— START Material —

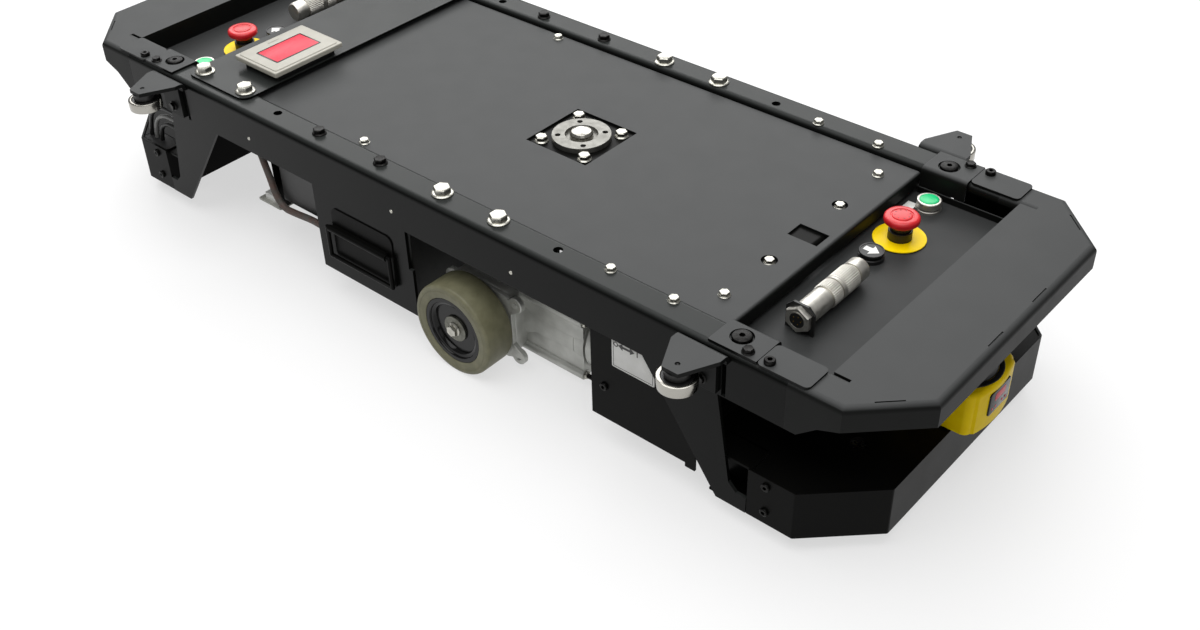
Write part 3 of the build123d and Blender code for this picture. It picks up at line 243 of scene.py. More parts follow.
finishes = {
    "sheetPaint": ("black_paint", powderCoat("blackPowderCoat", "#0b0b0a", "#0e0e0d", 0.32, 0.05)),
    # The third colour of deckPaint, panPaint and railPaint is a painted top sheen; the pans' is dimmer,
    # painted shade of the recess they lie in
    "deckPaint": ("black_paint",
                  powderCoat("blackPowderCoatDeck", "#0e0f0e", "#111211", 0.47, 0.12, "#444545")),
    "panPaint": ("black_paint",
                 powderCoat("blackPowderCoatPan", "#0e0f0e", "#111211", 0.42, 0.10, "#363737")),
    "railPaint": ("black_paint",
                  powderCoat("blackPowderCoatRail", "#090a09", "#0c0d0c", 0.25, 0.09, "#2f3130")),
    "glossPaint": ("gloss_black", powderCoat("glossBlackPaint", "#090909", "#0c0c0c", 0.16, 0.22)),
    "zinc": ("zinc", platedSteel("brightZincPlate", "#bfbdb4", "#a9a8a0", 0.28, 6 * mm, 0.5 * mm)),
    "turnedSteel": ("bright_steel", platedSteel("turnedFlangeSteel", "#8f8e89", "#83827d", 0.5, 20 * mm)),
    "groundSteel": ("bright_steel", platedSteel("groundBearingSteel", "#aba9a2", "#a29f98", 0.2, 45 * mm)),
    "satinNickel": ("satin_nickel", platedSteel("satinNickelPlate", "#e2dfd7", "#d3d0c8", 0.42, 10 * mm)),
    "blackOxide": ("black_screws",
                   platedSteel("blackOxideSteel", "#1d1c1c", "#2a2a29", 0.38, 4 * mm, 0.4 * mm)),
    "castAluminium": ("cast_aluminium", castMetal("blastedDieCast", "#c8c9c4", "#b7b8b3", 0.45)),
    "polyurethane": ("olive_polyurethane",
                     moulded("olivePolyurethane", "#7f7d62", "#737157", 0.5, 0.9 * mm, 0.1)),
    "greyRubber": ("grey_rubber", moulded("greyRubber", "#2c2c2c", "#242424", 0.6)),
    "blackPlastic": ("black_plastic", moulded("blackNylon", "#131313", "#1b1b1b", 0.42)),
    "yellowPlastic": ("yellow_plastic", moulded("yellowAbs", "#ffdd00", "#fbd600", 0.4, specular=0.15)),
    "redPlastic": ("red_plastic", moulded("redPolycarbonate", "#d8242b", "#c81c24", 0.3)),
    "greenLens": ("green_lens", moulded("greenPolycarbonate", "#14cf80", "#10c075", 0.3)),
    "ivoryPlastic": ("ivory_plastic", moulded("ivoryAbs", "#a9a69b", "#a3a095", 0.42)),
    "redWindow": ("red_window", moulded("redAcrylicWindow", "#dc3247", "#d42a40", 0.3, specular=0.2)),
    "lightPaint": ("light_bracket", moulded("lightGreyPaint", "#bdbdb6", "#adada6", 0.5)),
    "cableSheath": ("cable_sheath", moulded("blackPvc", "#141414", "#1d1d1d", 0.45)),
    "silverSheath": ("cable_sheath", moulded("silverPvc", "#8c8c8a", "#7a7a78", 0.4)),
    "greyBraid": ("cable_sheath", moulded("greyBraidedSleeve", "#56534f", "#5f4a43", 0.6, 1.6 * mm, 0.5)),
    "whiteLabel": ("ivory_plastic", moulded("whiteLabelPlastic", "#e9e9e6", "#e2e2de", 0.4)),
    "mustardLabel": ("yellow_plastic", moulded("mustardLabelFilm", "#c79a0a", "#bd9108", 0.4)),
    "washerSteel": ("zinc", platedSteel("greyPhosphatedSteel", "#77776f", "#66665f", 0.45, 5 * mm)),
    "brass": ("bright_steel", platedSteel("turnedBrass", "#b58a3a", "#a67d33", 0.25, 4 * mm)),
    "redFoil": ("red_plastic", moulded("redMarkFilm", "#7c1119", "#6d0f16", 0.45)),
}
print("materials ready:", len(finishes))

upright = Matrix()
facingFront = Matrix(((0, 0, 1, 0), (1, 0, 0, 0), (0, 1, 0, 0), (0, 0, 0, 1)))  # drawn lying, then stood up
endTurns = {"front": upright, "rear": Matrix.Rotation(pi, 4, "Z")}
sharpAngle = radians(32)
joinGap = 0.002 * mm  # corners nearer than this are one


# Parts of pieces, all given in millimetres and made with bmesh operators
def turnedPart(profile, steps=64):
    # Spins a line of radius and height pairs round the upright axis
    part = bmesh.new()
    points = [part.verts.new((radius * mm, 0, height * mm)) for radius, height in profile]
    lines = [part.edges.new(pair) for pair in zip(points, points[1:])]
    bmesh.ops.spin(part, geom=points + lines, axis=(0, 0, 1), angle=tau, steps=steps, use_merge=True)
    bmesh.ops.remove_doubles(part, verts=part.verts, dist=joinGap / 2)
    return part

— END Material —
— START Material —

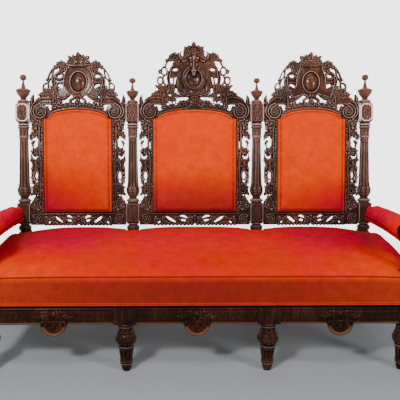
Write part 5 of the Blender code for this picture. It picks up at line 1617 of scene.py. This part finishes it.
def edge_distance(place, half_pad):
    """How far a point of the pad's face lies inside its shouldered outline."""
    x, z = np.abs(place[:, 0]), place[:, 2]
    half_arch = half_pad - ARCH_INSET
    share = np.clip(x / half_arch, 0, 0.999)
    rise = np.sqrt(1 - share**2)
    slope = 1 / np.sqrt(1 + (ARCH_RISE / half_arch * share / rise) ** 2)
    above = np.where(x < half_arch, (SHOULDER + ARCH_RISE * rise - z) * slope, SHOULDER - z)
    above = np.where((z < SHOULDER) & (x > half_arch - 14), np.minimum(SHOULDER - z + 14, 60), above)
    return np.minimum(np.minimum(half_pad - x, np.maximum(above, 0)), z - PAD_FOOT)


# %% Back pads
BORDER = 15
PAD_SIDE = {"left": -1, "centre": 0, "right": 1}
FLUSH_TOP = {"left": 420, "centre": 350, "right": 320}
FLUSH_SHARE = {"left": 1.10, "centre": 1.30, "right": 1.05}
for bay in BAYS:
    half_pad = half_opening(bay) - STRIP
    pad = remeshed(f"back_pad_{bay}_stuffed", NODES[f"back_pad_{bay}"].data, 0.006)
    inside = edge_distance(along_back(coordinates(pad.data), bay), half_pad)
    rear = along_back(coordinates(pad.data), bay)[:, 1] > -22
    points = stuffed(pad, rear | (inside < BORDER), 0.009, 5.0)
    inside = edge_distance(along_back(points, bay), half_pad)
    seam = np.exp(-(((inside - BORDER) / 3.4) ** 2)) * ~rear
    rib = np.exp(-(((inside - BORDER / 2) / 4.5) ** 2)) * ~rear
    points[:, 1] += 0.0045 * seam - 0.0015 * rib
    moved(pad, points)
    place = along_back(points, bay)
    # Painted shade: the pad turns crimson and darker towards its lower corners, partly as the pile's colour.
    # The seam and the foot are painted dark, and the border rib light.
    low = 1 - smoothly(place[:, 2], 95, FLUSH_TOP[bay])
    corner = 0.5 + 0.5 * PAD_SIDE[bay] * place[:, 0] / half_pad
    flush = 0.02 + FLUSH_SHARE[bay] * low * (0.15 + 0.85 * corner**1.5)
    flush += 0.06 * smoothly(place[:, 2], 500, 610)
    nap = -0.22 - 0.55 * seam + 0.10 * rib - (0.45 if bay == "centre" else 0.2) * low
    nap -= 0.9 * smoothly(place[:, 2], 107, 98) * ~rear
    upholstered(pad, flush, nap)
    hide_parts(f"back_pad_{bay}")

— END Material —

* Goal of the exercise *
Exactly the lines from the one holding "Write part 5" through the one holding "z - PAD_FOOT)" should be printed, ends included.

* Answer to this problem *
Write part 5 of the Blender code for this picture. It picks up at line 1617 of scene.py. This part finishes it.
def edge_distance(place, half_pad):
    """How far a point of the pad's face lies inside its shouldered outline."""
    x, z = np.abs(place[:, 0]), place[:, 2]
    half_arch = half_pad - ARCH_INSET
    share = np.clip(x / half_arch, 0, 0.999)
    rise = np.sqrt(1 - share**2)
    slope = 1 / np.sqrt(1 + (ARCH_RISE / half_arch * share / rise) ** 2)
    above = np.where(x < half_arch, (SHOULDER + ARCH_RISE * rise - z) * slope, SHOULDER - z)
    above = np.where((z < SHOULDER) & (x > half_arch - 14), np.minimum(SHOULDER - z + 14, 60), above)
    return np.minimum(np.minimum(half_pad - x, np.maximum(above, 0)), z - PAD_FOOT)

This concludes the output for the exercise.